The Cyprus Institute developed MED-based CSP power and desalination plant designs for Mediterranean islands in a project co-funded by the European Union.

“Our findings indicate that the co-generation is technically feasible and profitable under some environmental (e.g. distance from coast, seawater salinity, etc) and financial conditions, Bonanos said.

Reverse osmosis technology is continuing to improve and cost reductions are required for the CSP power system as well as the MED element for the technology to be competitive, warned Ernest Dall, assistant engineer at Namibia’s NamPower and co-author of a recent economic study on CSP desalination.

“It is fundamental that the energy source is reliable, flexible and cheap...All in all, the capital costs of both [integrated] technologies must be reduced,” he said.

Co-generation need

A report by South Africa's Stellenbosch University, co-authored by Dall, showed that a 100 MW CSP plant in Namibia, adapted to co-generate water via multi-effect distillation (MED), could be financially viable.

The CSP-desalination plant would be more expensive to construct and operate than the existing Trekkoppje 20,000 million cu m/year reverse osmosis plant, situated north of Swakopmund, but rather than consume electricity, it could supply power across peak evening periods, the study said. The plant could supply 15% of Namibia's peak power demand, helping the country meet its target of generating 70% of power from renewables by 2030, it said.

       Component costs of proposed Namibia CSP-desalination plant

                                                        (Click image to enlarge)

Source: Study by Stellenbosch University: 'Integrating desalination with concentrating solar thermal power, a Namibian case study.' (2017)

The study focused on conventional steam Rankine cycles and recent research by the U.S. National Renewable Energy Laboratory indicates that solar thermal powered sCO2 Brayton cycles may be more efficient for CSP desalination purposes, Dall noted.

Cost efficient energy storage is key to maximizing the value of CSP power and desalination projects as it extends operation time into key evening demand periods, opening up multiple revenue streams.

CSP storage technology is set to advance rapidly in the coming years. CSP researchers are developing new high-temperature designs and introducing new storage mediums in a bid to increase efficiency.

Remote openings

New breakthroughs in CSP design could open up more remote siting opportunities for desalination projects which do not require electricity production.

The Saudi Technology Development and Investment Company (Taqnia) has shown CSP can be used to directly power the desalination process, bypassing the electricity stage, Wail Bamhair, CEO at Taqnia Energy, said.
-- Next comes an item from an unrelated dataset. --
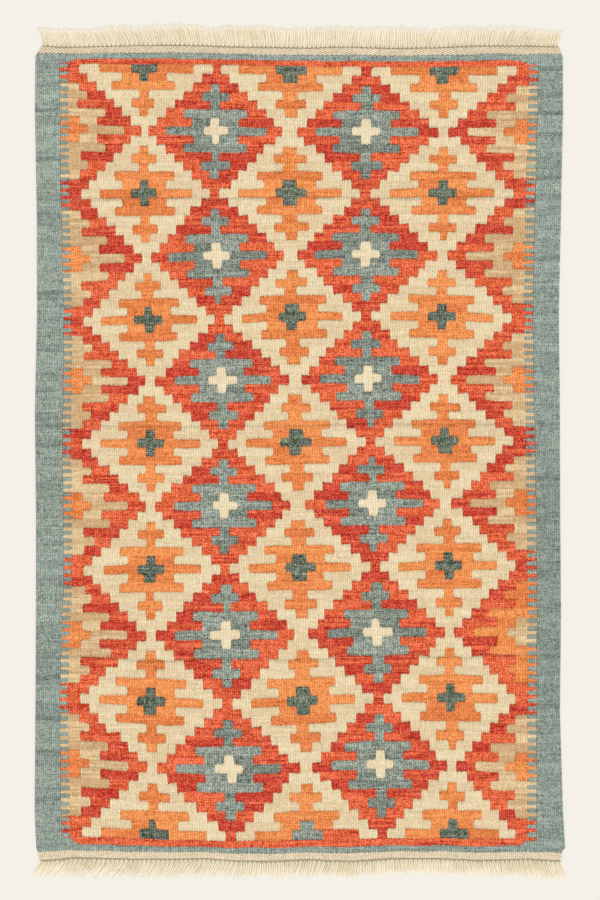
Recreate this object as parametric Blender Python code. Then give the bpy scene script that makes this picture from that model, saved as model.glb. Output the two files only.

The removal of the electricity block could reduce the total cost of the CSP plant by around 10%, Bamhair said.

Engineering constraints must be overcome to allow stand-alone CSP-based projects, Bamhair warned.

To avoid degradation of the boiler, 50% of the energy was supplied from a conventional boiler, he said.

Saudi power

Saudi Arabia is seen as a key potential market for CSP desalination projects. The kingdom’s demand for desalinated water is currently around 7.5 million cubic meters per day and water demand is expected to rise 30% between 2016 and 2030.
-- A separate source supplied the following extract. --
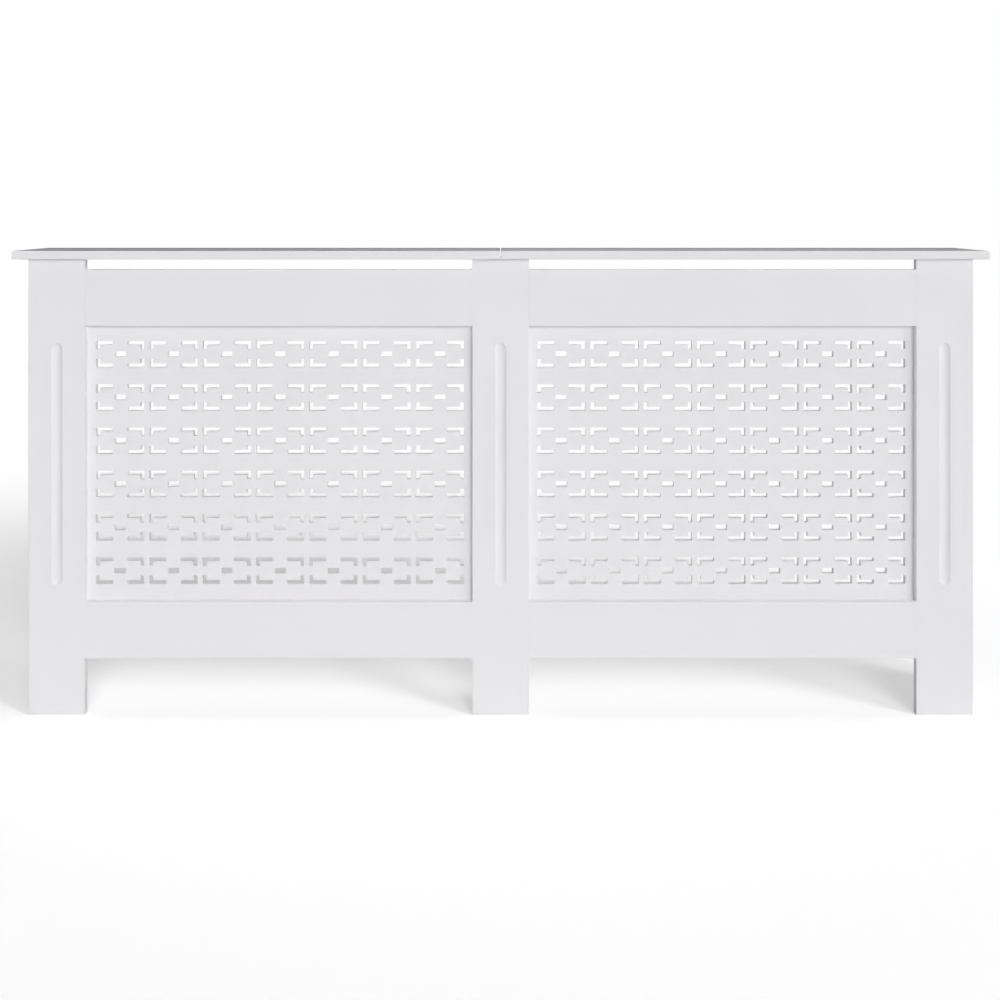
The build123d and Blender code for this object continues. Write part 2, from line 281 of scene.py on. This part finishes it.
steelMaterial = zincPlatedSteel()
castMaterial = castZincAlloy()
for metalName in ("joint_plate", "wall_bracket_left", "wall_bracket_right"):
    nodes[metalName].data.materials.clear()
    nodes[metalName].data.materials.append(steelMaterial)
print("metal ready")


# wood of the dowels
beechWood = {
    "colour": "d9b78f",
    "shade": "c9a57b",
    "fleck": "a97f58",  # darker ray flecks
    "fleckFrom": 0.6,  # noise level where a fleck starts
    "fleckFull": 0.68,  # and where it is at its darkest
    "roughness": 0.55,
    "ior": 1.5,
    "grainMm": 0.6,
    "fleckMm": 0.9,
    "stretch": 9,  # how much longer than wide the grain marks are
    "grainDepthMm": 0.04,
    "grainStrength": 0.6,
}


def plainBeech(grainAxis):
    # turned steamed beech, unfinished: warm pinkish tan, fine straight grain with short dark flecks
    material, tree = newMaterial(f"beechAlong{'XYZ'[grainAxis]}")
    place = addNode(tree, "ShaderNodeTexCoord").outputs["Object"]
    squeeze = [1 / beechWood["stretch"] if axis == grainAxis else 1.0 for axis in range(3)]
    along = addNode(tree, "ShaderNodeMapping", None, {"Vector": place, "Scale": squeeze}).outputs["Vector"]
    grain = addNode(tree, "ShaderNodeTexNoise", None,
                    {"Vector": along, "Scale": featureScale(beechWood["grainMm"]), "Detail": 4.0})
    fleck = addNode(tree, "ShaderNodeTexNoise", None,
                    {"Vector": along, "Scale": featureScale(beechWood["fleckMm"]), "Detail": 1.0})
    fleckShare = addNode(tree, "ShaderNodeMapRange", None,
                         {"Value": fleck.outputs["Fac"], "From Min": beechWood["fleckFrom"],
                          "From Max": beechWood["fleckFull"]})
    wood = addNode(tree, "ShaderNodeMix", {"data_type": "RGBA"},
                   {"Factor": grain.outputs["Fac"], "A": linearColour(beechWood["shade"]),
                    "B": linearColour(beechWood["colour"])})
    flecked = addNode(tree, "ShaderNodeMix", {"data_type": "RGBA"},
                      {"Factor": fleckShare.outputs["Result"], "A": wood.outputs["Result"],
                       "B": linearColour(beechWood["fleck"])})
    bump = addNode(tree, "ShaderNodeBump", None,
                   {"Height": grain.outputs["Fac"], "Distance": beechWood["grainDepthMm"] * mm,
                    "Strength": beechWood["grainStrength"]})
    surface = addNode(tree, "ShaderNodeBsdfPrincipled", None,
                      {"Base Color": flecked.outputs["Result"], "Roughness": beechWood["roughness"],
                       "Normal": bump.outputs["Normal"], "IOR": beechWood["ior"]})
    addNode(tree, "ShaderNodeOutputMaterial", None, {"Surface": surface.outputs["BSDF"]})
    return material


# shapes of the fittings in mm, each along its own Z, with the joint or the board's face at Z = 0
turning = {
    "steps": 24,  # round a bolt or a screw
    "camSteps": 40,  # round a cam
    "weldMm": 0.001,  # points nearer than this are one
}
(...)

Saudi Arabia currently hosts 18% of the world's desalination plant capacity, of which around 70% operates by burning fossil fuels to power MED or multi-stage flash distillation (MSF) processes. Saudi Arabia's National Renewable Energy Program (NREP) has set a target of 9.5 GW of renewable energy capacity by 2023, including potentially 1 GW of CSP, as the country looks to diversify away from hydrocarbon resources.

ACWA Power's position as a leading CSP and desalination developer and its growing links with China could accelerate advancements in co-generation projects.

ACWA Power is developing the giant 700 MW DEWA CSP plant in Dubai at a record-low tariff price of $73/MWh. Shanghai Electric, a major Chinese power company will manage the installation and China's Silk Road fund recently agreed to acquire 24% of the project.

In June, ACWA Power and major EPC group China Energy Engineering Corporation (CEEC) agreed to explore joint investment opportunities in power generation and water desalination in the Middle East and Asia.

"The framework agreement will enable both companies to explore joint investment opportunities and cooperate on power generation and water desalination projects," ACWA Power said.